# Short task
Please give the listing again, word for word, with nothing left out.

# Information shown
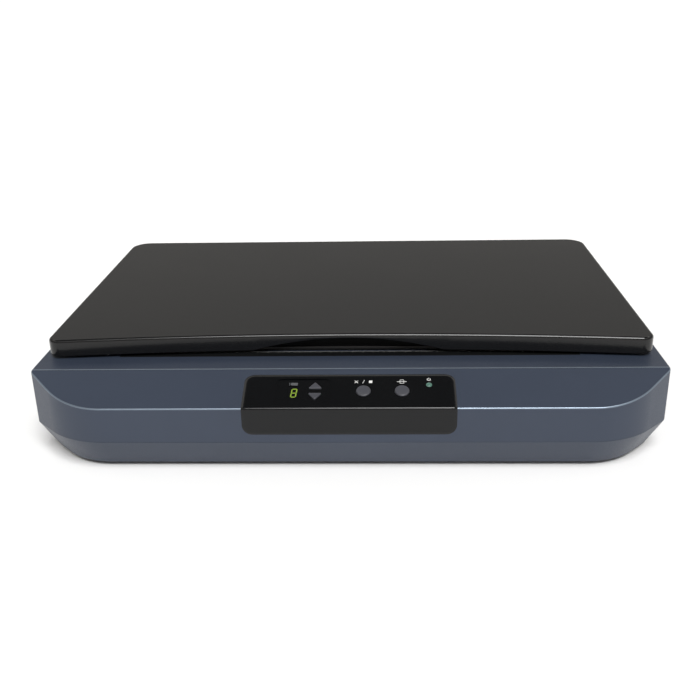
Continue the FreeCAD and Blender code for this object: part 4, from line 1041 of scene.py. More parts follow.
def arch_height(x):
    """Height of the finger arch above the lid's lower edge."""
    if abs(x) >= GRIP_HALF:
        return 0
    bow = (GRIP_HALF ** 2 + GRIP_RISE ** 2) / (2 * GRIP_RISE)
    return math.sqrt(bow * bow - x * x) - bow + GRIP_RISE


def lid_ring(inset, height, arched):
    """One ring round the lid; its front follows the finger arch where asked."""
    ring = []
    for point in lid_plan(inset):
        lift = arch_height(point.x) if arched and point.y < 0 else 0
        ring.append((point.x, point.y, height + lift))
    return ring


def lid_shell():
    """The lid's skin, rounded on top and turned in at its lower edge."""
    low, high = LID_LOW.z, LID_HIGH.z
    rounding = size("lid_round")
    rings = []
    for turn in range(90, -1, -15):
        angle = math.radians(turn)
        rings.append(lid_ring(rounding * (1 - math.cos(angle)),
                              high - rounding + rounding * math.sin(angle), False))
    lip = 0.7
    rings.append(lid_ring(0, low + lip, True))
    rings.append(lid_ring(0.2, low + 0.2, True))
    rings.append(lid_ring(lip, low, True))
    rings.append(lid_ring(WALL - 0.3, low, True))
    rings.append(lid_ring(WALL, low + 0.3, True))
    rings.append(lid_ring(WALL, high - WALL, False))
    return skin(rings)


def grip_pocket():
    """The finger pocket behind the arch: roof and back wall."""
    mesh = bmesh.new()
    rows = []
    steps = 48
    shell = 1.8
    reach = GRIP_HALF + 1
    for number in range(steps + 1):
        x = -reach + 2 * reach * number / steps
        front = LID_LOW.y + LID_SAG - LID_SAG * (x / LID_HIGH.x) ** 2 + 1.4
        roof = LID_LOW.z + max(arch_height(x), 0.1)
        radius = min(3, (roof - LID_LOW.z) * 0.6)
        row = [(x, front, roof)]
        for turn in (0, 22.5, 45, 67.5, 90):
            angle = math.radians(turn)
            row.append((x, GRIP_BACK - radius + radius * math.sin(angle),
                        roof - radius + radius * math.cos(angle)))
        row += [(x, GRIP_BACK, LID_LOW.z + 0.05), (x, GRIP_BACK + shell, LID_LOW.z + 0.05),
                (x, GRIP_BACK + shell, roof + shell), (x, front, roof + shell)]
        rows.append([mesh.verts.new(Vector(point) * MM) for point in row])
    for left, right in zip(rows, rows[1:]):
        for number in range(len(left)):
            after = (number + 1) % len(left)
            mesh.faces.new((left[number], right[number], right[after], left[after]))
    mesh.faces.new(rows[0])
    mesh.faces.new(rows[-1][::-1])
    bmesh.ops.recalc_face_normals(mesh, faces=mesh.faces)
    return mesh


def knuckles():
    """The lugs that hold the hinge pins."""
    lugs = []
    top = LID_HIGH.z - WALL + 0.3
    for low, high in POSTS:
        for start, end in ((low.x - 6, low.x - 0.5), (high.x + 0.5, high.x + 6)):
            rim = [point for point in disc(HINGE_RADIUS, 32, (HINGE_Y, HINGE_Z))
                   if point.y <= HINGE_Z + 0.01]
            rim += [Vector((HINGE_Y + HINGE_RADIUS, top)), Vector((HINGE_Y - HINGE_RADIUS, top))]
            middle = Vector((HINGE_Y, HINGE_Z + 3))
            rim.sort(key=lambda point: math.atan2(point.y - middle.y, point.x - middle.x))
            lugs.append(skin([[(x, point.x, point.y) for point in rim] for x in (start, end)]))
    return lugs


def lid_cover():
    """The gloss lid with the finger pocket and the hinge lugs inside it."""
    item = as_object(lid_shell(), "lid_skin")
    carve(item, [block((low.x - 3, LID_HIGH.y - 11, LID_LOW.z - 2),
                       (high.x + 3, LID_HIGH.y + 1, LID_LOW.z + 11)) for low, high in POSTS])
    mesh = bmesh.new()
    mesh.from_mesh(item.data)
    inside = merge(grip_pocket(), *knuckles())
    for face in inside.faces:
        face.material_index = 1
    lid = merge(mesh, inside)
    lid.to_mesh(item.data)
    lid.free()
    item.data.materials.append(bpy.data.materials["gloss_black_abs"])
    item.data.materials.append(bpy.data.materials["textured_black_abs"])
    smooth(item, 30)
    place(item, "lid", "gloss_black_abs", ["lid_cover"])


def document_mat():
    """A thin foam pad: soft rolled edges and a face that is not quite flat."""
    low, high = box_mm("document_mat")
    outline = softened(rectangle(low.x, high.x, low.y, high.y), 3, 8)
    half_depth = (high.y - low.y) / 2
    profile = [(0.4, high.z), (0.05, high.z - 0.5), (0, low.z + 1.6), (0.2, low.z + 0.8),
               (0.8, low.z + 0.25), (1.8, low.z + 0.05), (2.6, low.z),
               (20, low.z + 0.06), (60, low.z + 0.14), (half_depth - 8, low.z + 0.18)]
    rings = [flat_ring(softened(drawn_in(rectangle(low.x, high.x, low.y, high.y), inset),
                                max(3 - inset, 0.5), 8) if inset else outline, height)
             for inset, height in profile]
    item = smooth(as_object(skin(rings), "mat_pad"), 50)
    place(item, "lid", "white_film_on_foam", ["document_mat"])


# ----------------------------------------------------------------------------
# Control panel
# ----------------------------------------------------------------------------

PANEL_REACH = (PANEL_HIGH.y - FRONT) / UPHILL.y
PANEL_DROP = SLOPE_CREASE - PANEL_LOW.z
PANEL_RADIUS = 9
PANEL_LIP = 0.3


def panel_point(across, along, out):
    """A point over the bent panel: along runs up the wall to 0 at the crease, then up the slope."""
    bend = size("panel_bend")
    turn = math.pi / 2 - math.atan(SLOPE_RATIO)
    reach = bend * math.tan(turn / 2)
    if along >= reach:
        return slope_point(across, along, out)
    if along <= -reach:
        return Vector((across, FRONT - out, SLOPE_CREASE + along))
    angle = turn * (along + reach) / (2 * reach)
    radius = bend + out
    return Vector((across, FRONT + bend - radius * math.cos(angle),
                   SLOPE_CREASE - reach + radius * math.sin(angle)))


def stops(start, end, near, parts):
    """Places along a line: close together at both ends, even between them."""
    first, last = start + near[-1], end - near[-1]
    inner = [first + (last - first) * number / parts for number in range(parts + 1)]
    return [start + gap for gap in near[:-1]] + inner + [end - gap for gap in near[-2::-1]]


def panel_lift(across, along, extent):
    """Height of the raised face, which rolls off towards its rounded rim."""
    left, right, low, high = extent
    from_x = abs(across - (left + right) / 2) - (right - left) / 2 + PANEL_RADIUS
    from_y = abs(along - (low + high) / 2) - (high - low) / 2 + PANEL_RADIUS
    outside = math.hypot(max(from_x, 0), max(from_y, 0)) + min(max(from_x, from_y), 0)
    share = max(0, min(1, (PANEL_RADIUS - outside) / size("panel_bevel")))
    return PANEL_LIP + (PANEL_THICK - PANEL_LIP) * math.sin(share * math.pi / 2)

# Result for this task
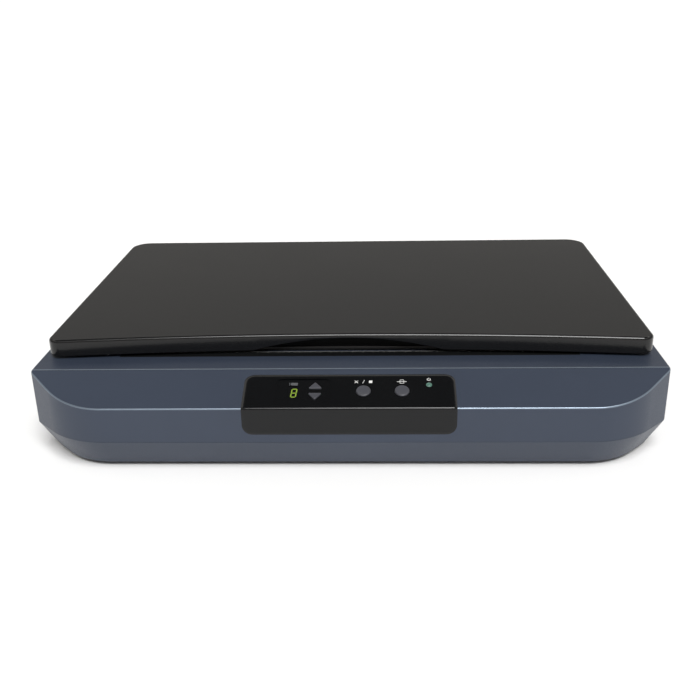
Continue the FreeCAD and Blender code for this object: part 4, from line 1041 of scene.py. More parts follow.
def arch_height(x):
    """Height of the finger arch above the lid's lower edge."""
    if abs(x) >= GRIP_HALF:
        return 0
    bow = (GRIP_HALF ** 2 + GRIP_RISE ** 2) / (2 * GRIP_RISE)
    return math.sqrt(bow * bow - x * x) - bow + GRIP_RISE


def lid_ring(inset, height, arched):
    """One ring round the lid; its front follows the finger arch where asked."""
    ring = []
    for point in lid_plan(inset):
        lift = arch_height(point.x) if arched and point.y < 0 else 0
        ring.append((point.x, point.y, height + lift))
    return ring


def lid_shell():
    """The lid's skin, rounded on top and turned in at its lower edge."""
    low, high = LID_LOW.z, LID_HIGH.z
    rounding = size("lid_round")
    rings = []
    for turn in range(90, -1, -15):
        angle = math.radians(turn)
        rings.append(lid_ring(rounding * (1 - math.cos(angle)),
                              high - rounding + rounding * math.sin(angle), False))
    lip = 0.7
    rings.append(lid_ring(0, low + lip, True))
    rings.append(lid_ring(0.2, low + 0.2, True))
    rings.append(lid_ring(lip, low, True))
    rings.append(lid_ring(WALL - 0.3, low, True))
    rings.append(lid_ring(WALL, low + 0.3, True))
    rings.append(lid_ring(WALL, high - WALL, False))
    return skin(rings)


def grip_pocket():
    """The finger pocket behind the arch: roof and back wall."""
    mesh = bmesh.new()
    rows = []
    steps = 48
    shell = 1.8
    reach = GRIP_HALF + 1
    for number in range(steps + 1):
        x = -reach + 2 * reach * number / steps
        front = LID_LOW.y + LID_SAG - LID_SAG * (x / LID_HIGH.x) ** 2 + 1.4
        roof = LID_LOW.z + max(arch_height(x), 0.1)
        radius = min(3, (roof - LID_LOW.z) * 0.6)
        row = [(x, front, roof)]
        for turn in (0, 22.5, 45, 67.5, 90):
            angle = math.radians(turn)
            row.append((x, GRIP_BACK - radius + radius * math.sin(angle),
                        roof - radius + radius * math.cos(angle)))
        row += [(x, GRIP_BACK, LID_LOW.z + 0.05), (x, GRIP_BACK + shell, LID_LOW.z + 0.05),
                (x, GRIP_BACK + shell, roof + shell), (x, front, roof + shell)]
        rows.append([mesh.verts.new(Vector(point) * MM) for point in row])
    for left, right in zip(rows, rows[1:]):
        for number in range(len(left)):
            after = (number + 1) % len(left)
            mesh.faces.new((left[number], right[number], right[after], left[after]))
    mesh.faces.new(rows[0])
    mesh.faces.new(rows[-1][::-1])
    bmesh.ops.recalc_face_normals(mesh, faces=mesh.faces)
    return mesh


def knuckles():
    """The lugs that hold the hinge pins."""
    lugs = []
    top = LID_HIGH.z - WALL + 0.3
    for low, high in POSTS:
        for start, end in ((low.x - 6, low.x - 0.5), (high.x + 0.5, high.x + 6)):
            rim = [point for point in disc(HINGE_RADIUS, 32, (HINGE_Y, HINGE_Z))
                   if point.y <= HINGE_Z + 0.01]
            rim += [Vector((HINGE_Y + HINGE_RADIUS, top)), Vector((HINGE_Y - HINGE_RADIUS, top))]
            middle = Vector((HINGE_Y, HINGE_Z + 3))
            rim.sort(key=lambda point: math.atan2(point.y - middle.y, point.x - middle.x))
            lugs.append(skin([[(x, point.x, point.y) for point in rim] for x in (start, end)]))
    return lugs


def lid_cover():
    """The gloss lid with the finger pocket and the hinge lugs inside it."""
    item = as_object(lid_shell(), "lid_skin")
    carve(item, [block((low.x - 3, LID_HIGH.y - 11, LID_LOW.z - 2),
                       (high.x + 3, LID_HIGH.y + 1, LID_LOW.z + 11)) for low, high in POSTS])
    mesh = bmesh.new()
    mesh.from_mesh(item.data)
    inside = merge(grip_pocket(), *knuckles())
    for face in inside.faces:
        face.material_index = 1
    lid = merge(mesh, inside)
    lid.to_mesh(item.data)
    lid.free()
    item.data.materials.append(bpy.data.materials["gloss_black_abs"])
    item.data.materials.append(bpy.data.materials["textured_black_abs"])
    smooth(item, 30)
    place(item, "lid", "gloss_black_abs", ["lid_cover"])


def document_mat():
    """A thin foam pad: soft rolled edges and a face that is not quite flat."""
    low, high = box_mm("document_mat")
    outline = softened(rectangle(low.x, high.x, low.y, high.y), 3, 8)
    half_depth = (high.y - low.y) / 2
    profile = [(0.4, high.z), (0.05, high.z - 0.5), (0, low.z + 1.6), (0.2, low.z + 0.8),
               (0.8, low.z + 0.25), (1.8, low.z + 0.05), (2.6, low.z),
               (20, low.z + 0.06), (60, low.z + 0.14), (half_depth - 8, low.z + 0.18)]
    rings = [flat_ring(softened(drawn_in(rectangle(low.x, high.x, low.y, high.y), inset),
                                max(3 - inset, 0.5), 8) if inset else outline, height)
             for inset, height in profile]
    item = smooth(as_object(skin(rings), "mat_pad"), 50)
    place(item, "lid", "white_film_on_foam", ["document_mat"])


# ----------------------------------------------------------------------------
# Control panel
# ----------------------------------------------------------------------------

PANEL_REACH = (PANEL_HIGH.y - FRONT) / UPHILL.y
PANEL_DROP = SLOPE_CREASE - PANEL_LOW.z
PANEL_RADIUS = 9
PANEL_LIP = 0.3


def panel_point(across, along, out):
    """A point over the bent panel: along runs up the wall to 0 at the crease, then up the slope."""
    bend = size("panel_bend")
    turn = math.pi / 2 - math.atan(SLOPE_RATIO)
    reach = bend * math.tan(turn / 2)
    if along >= reach:
        return slope_point(across, along, out)
    if along <= -reach:
        return Vector((across, FRONT - out, SLOPE_CREASE + along))
    angle = turn * (along + reach) / (2 * reach)
    radius = bend + out
    return Vector((across, FRONT + bend - radius * math.cos(angle),
                   SLOPE_CREASE - reach + radius * math.sin(angle)))


def stops(start, end, near, parts):
    """Places along a line: close together at both ends, even between them."""
    first, last = start + near[-1], end - near[-1]
    inner = [first + (last - first) * number / parts for number in range(parts + 1)]
    return [start + gap for gap in near[:-1]] + inner + [end - gap for gap in near[-2::-1]]


def panel_lift(across, along, extent):
    """Height of the raised face, which rolls off towards its rounded rim."""
    left, right, low, high = extent
    from_x = abs(across - (left + right) / 2) - (right - left) / 2 + PANEL_RADIUS
    from_y = abs(along - (low + high) / 2) - (high - low) / 2 + PANEL_RADIUS
    outside = math.hypot(max(from_x, 0), max(from_y, 0)) + min(max(from_x, from_y), 0)
    share = max(0, min(1, (PANEL_RADIUS - outside) / size("panel_bevel")))
    return PANEL_LIP + (PANEL_THICK - PANEL_LIP) * math.sin(share * math.pi / 2)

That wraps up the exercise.